HD: Victoria has world-leading universities that produce thousands of passionate designers and product developers every year. But due to our high priced dollar, gutted manufacturing industry and sky-high rental market; when students graduate they face huge barriers to entry. I want to help level the playing field so that our emerging talent can realise their full potential. When a single product developer receives affordable support at the beginning of their business journey, they can go on to prosper and generate millions of dollars of revenue in design and manufacturing goods and services. Supporting grassroots designers starts a ripple effect that is felt through all support industries, raising levels of productivity and innovation.

ADR: What is the state of furniture manufacturing in Australia?

HD: Dwindling. To put it simply, it’s not good. The cost of machinery, technology and rent is simply too expensive for talent to take root and grow and it’s not just furniture makers who suffer from this. Equipment suppliers are taking a hit because there is a decline in machinery purchases. In Victoria, emerging product developers and designers have the lowest access to manufacturing technology and yet they represent our highest economic growth potential. If emerging furniture makers can access affordable technology, then we will see significant growth in niche manufacturing productivity.


ADR: What are the biggest challenges you see emerging furniture makers facing in Australia?

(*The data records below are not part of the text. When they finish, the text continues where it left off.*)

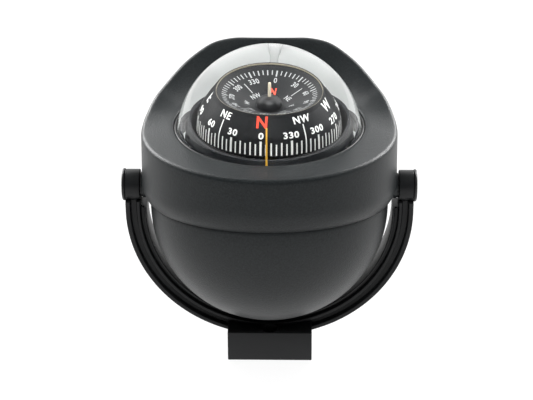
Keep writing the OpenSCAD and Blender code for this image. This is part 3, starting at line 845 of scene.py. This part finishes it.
FLOOR_HALF = 2.5
bm = bmesh.new()
bmesh.ops.create_grid(bm, x_segments=1, y_segments=1, size=FLOOR_HALF)
mesh = bpy.data.meshes.new("Floor")
bm.to_mesh(mesh)
bm.free()
floor = bpy.data.objects.new("Floor", mesh)
bpy.context.scene.collection.objects.link(floor)
floor.location = (0, 0, -0.0002)
floor_mat = bpy.data.materials.new("floor_white")
floor_mat.use_nodes = True
floor_bsdf = floor_mat.node_tree.nodes["Principled BSDF"]
floor_bsdf.inputs["Base Color"].default_value = (0.92, 0.92, 0.92, 1)
floor_bsdf.inputs["Roughness"].default_value = 0.9
floor_bsdf.inputs["Specular IOR Level"].default_value = 0.1
mesh.materials.append(floor_mat)

# Soft glows in the room round the object: direction, half width in degrees, brightness
ROOM_LEVEL = 0.12
GLOWS = (
    ((0, 0.95, 0.30), 48, 1.5),
    ((-0.85, 0.45, 0.2), 40, 0.5),
    ((0.85, 0.45, 0.2), 40, 0.4),
)


def make_room():
    world = bpy.data.worlds.new("World")
    bpy.context.scene.world = world
    world.use_nodes = True
    nt = world.node_tree
    background = nt.nodes["Background"]
    background.inputs[0].default_value = (1, 1, 1, 1)
    coord = nt.nodes.new("ShaderNodeTexCoord")
    level = nt.nodes.new("ShaderNodeValue")
    level.outputs[0].default_value = ROOM_LEVEL
    total = level.outputs[0]
    for direction, width, power in GLOWS:
        dot = nt.nodes.new("ShaderNodeVectorMath")
        dot.operation = "DOT_PRODUCT"
        dot.inputs[1].default_value = Vector(direction).normalized()
        nt.links.new(coord.outputs["Generated"], dot.inputs[0])
        spread = nt.nodes.new("ShaderNodeMapRange")
        spread.interpolation_type = "SMOOTHSTEP"
        spread.inputs["From Min"].default_value = math.cos(math.radians(width))
        spread.inputs["From Max"].default_value = 1.0
        spread.inputs["To Max"].default_value = power
        nt.links.new(dot.outputs["Value"], spread.inputs["Value"])
        add = nt.nodes.new("ShaderNodeMath")
        nt.links.new(total, add.inputs[0])
        nt.links.new(spread.outputs["Result"], add.inputs[1])
        total = add.outputs[0]
    nt.links.new(total, background.inputs[1])


def add_light(name, data, place=(0, 0, 0)):
    obj = bpy.data.objects.new(name, data)
    obj.location = place
    bpy.context.scene.collection.objects.link(obj)
    return obj


def area_light(name, place, target, size, power):
    data = bpy.data.lights.new(name, "AREA")
    data.shape = "SQUARE"
    data.size = size
    data.energy = power
    obj = add_light(name, data, place)
    obj.rotation_euler = (Vector(target) - Vector(place)).to_track_quat("-Z", "Y").to_euler()
    return obj


def lit_group(name, pieces, state):
    """The pieces a light is limited to (INCLUDE) or leaves out (EXCLUDE)."""
    group = bpy.data.collections.new(name)
    for piece in pieces:
        group.objects.link(piece)
    for entry in group.collection_objects:
        entry.light_linking.link_state = state
    return group


make_room()

# A large box above the front lights all but the floor, and makes no highlights
front = area_light("Front", (0, -0.35, 1.2), (0, 0, 0.05), 1.4, 27.0)
front.visible_glossy = False
front.light_linking.receiver_collection = lit_group("Not_lit_by_front", (floor,), "EXCLUDE")

# Two boxes behind the hood light the housing's slopes but not the dome
not_boxes = lit_group("Not_lit_by_boxes", (dome, floor), "EXCLUDE")
for side, name in ((-1, "Box_left"), (1, "Box_right")):
    box = area_light(name, (side * 0.75, 0.75, 0.62), (0, 0, 0.12), 0.6, 18.0)
    box.light_linking.receiver_collection = not_boxes

# The floor has an even light of its own, so the shadow on it stays faint
fill_data = bpy.data.lights.new("Floor_fill", "SUN")
fill_data.energy = 3.1
fill_data.use_shadow = False
fill = add_light("Floor_fill", fill_data)
fill.light_linking.receiver_collection = lit_group("Lit_by_floor_fill", (floor,), "INCLUDE")

# ---------------------------------------------------------------- camera

SENSOR_MM, IMAGE_W = 36.0, 533.0
ELEV = math.radians(27.4)
YAW = math.radians(-1.4)
ROLL = math.radians(-0.4)
FOCAL_PX = 1800.0
DISTANCE = 0.5 * FOCAL_PX * MM
AIM = Vector((-1.5, 0, PIVOT_H - 8.58)) * MM
forward = Vector((math.sin(YAW) * math.cos(ELEV), math.cos(YAW) * math.cos(ELEV), -math.sin(ELEV)))
cam_data = bpy.data.cameras.new("Camera")
cam_data.sensor_width = SENSOR_MM
cam_data.lens = SENSOR_MM * FOCAL_PX / IMAGE_W
cam_data.clip_end = 10
camera = bpy.data.objects.new("Camera", cam_data)
camera.location = AIM - forward * DISTANCE
rot = forward.to_track_quat("-Z", "Y").to_matrix().to_4x4() @ Matrix.Rotation(ROLL, 4, "Z")
camera.rotation_euler = rot.to_euler()
bpy.context.scene.collection.objects.link(camera)
bpy.context.scene.camera = camera
bpy.context.scene.view_settings.view_transform = "Standard"
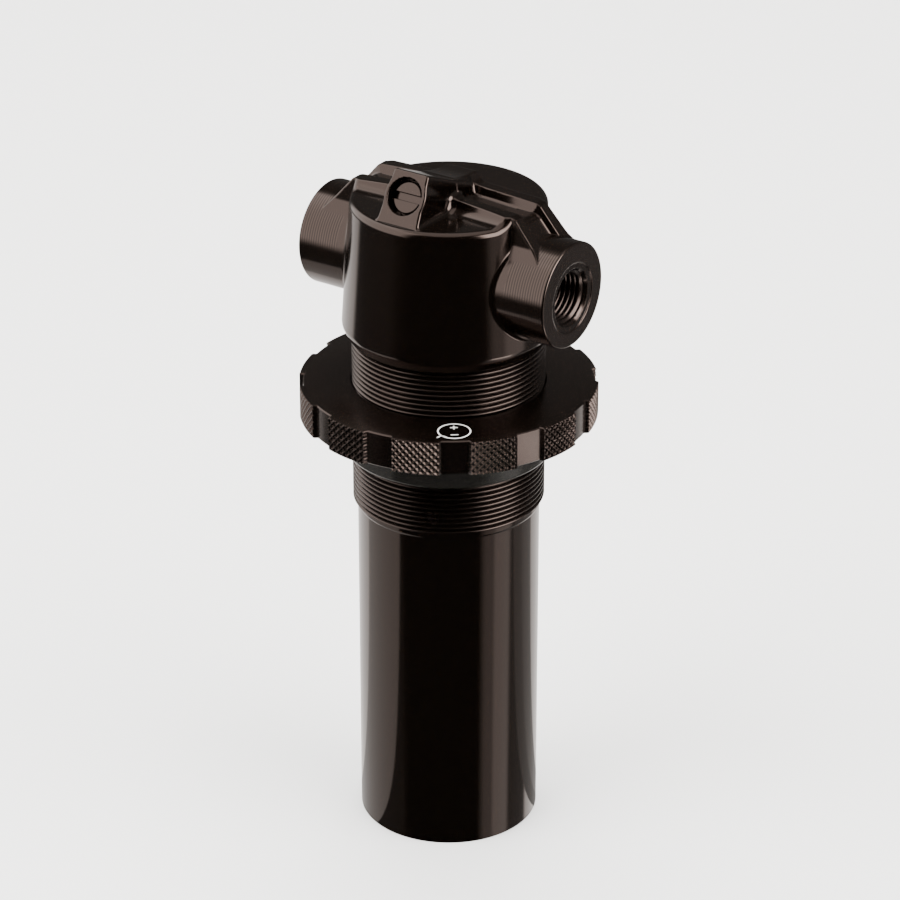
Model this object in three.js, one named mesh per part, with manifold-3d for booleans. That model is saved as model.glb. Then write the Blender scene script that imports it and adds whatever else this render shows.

HD: Every challenge presents an opportunity and we happen to find ourselves in the middle of a pivotal time of global disruption. China is not the world’s factory anymore and industry 4.0 supply chain trends are uncovering huge opportunities. The challenge for emerging furniture makers is to be flexible and use technology as their labour force. We like to push responsibility down the food chain and leave it up to the little people to solve big problems on their own. But I believe this is a systemic issue. Universities and Government policy needs to take a longer-term view on this because they can be the biggest part of the solution. We need more education around disruptive industry trends and more government support for product developers in general.

ADR: What exciting things have you seen coming through Space Tank lately?

HD: High-performance carbon fibre and 3D-printed titanium bicycles, smart furniture that can be adapted to multiple interactive uses, instant human-scale 3D scanning, the most beautiful handmade culinary knives you’ve ever seen, sculpted beer tap handles that triple bar sales, healthcare-enabling devices… almost every week, someone walks into Space Tank with a brilliant idea that they need to make. It’s always a hive of activity and such a huge buzz to be around.


ADR: What advice would you give to your younger self?

HD: We all tend to bang our heads against walls of adversity, but with a little creativity and courage to jump outside your comfort zone, you can find loopholes of opportunity. Bring focus to your disruptive energy. Have discipline and don’t be afraid to fail, just fail fast.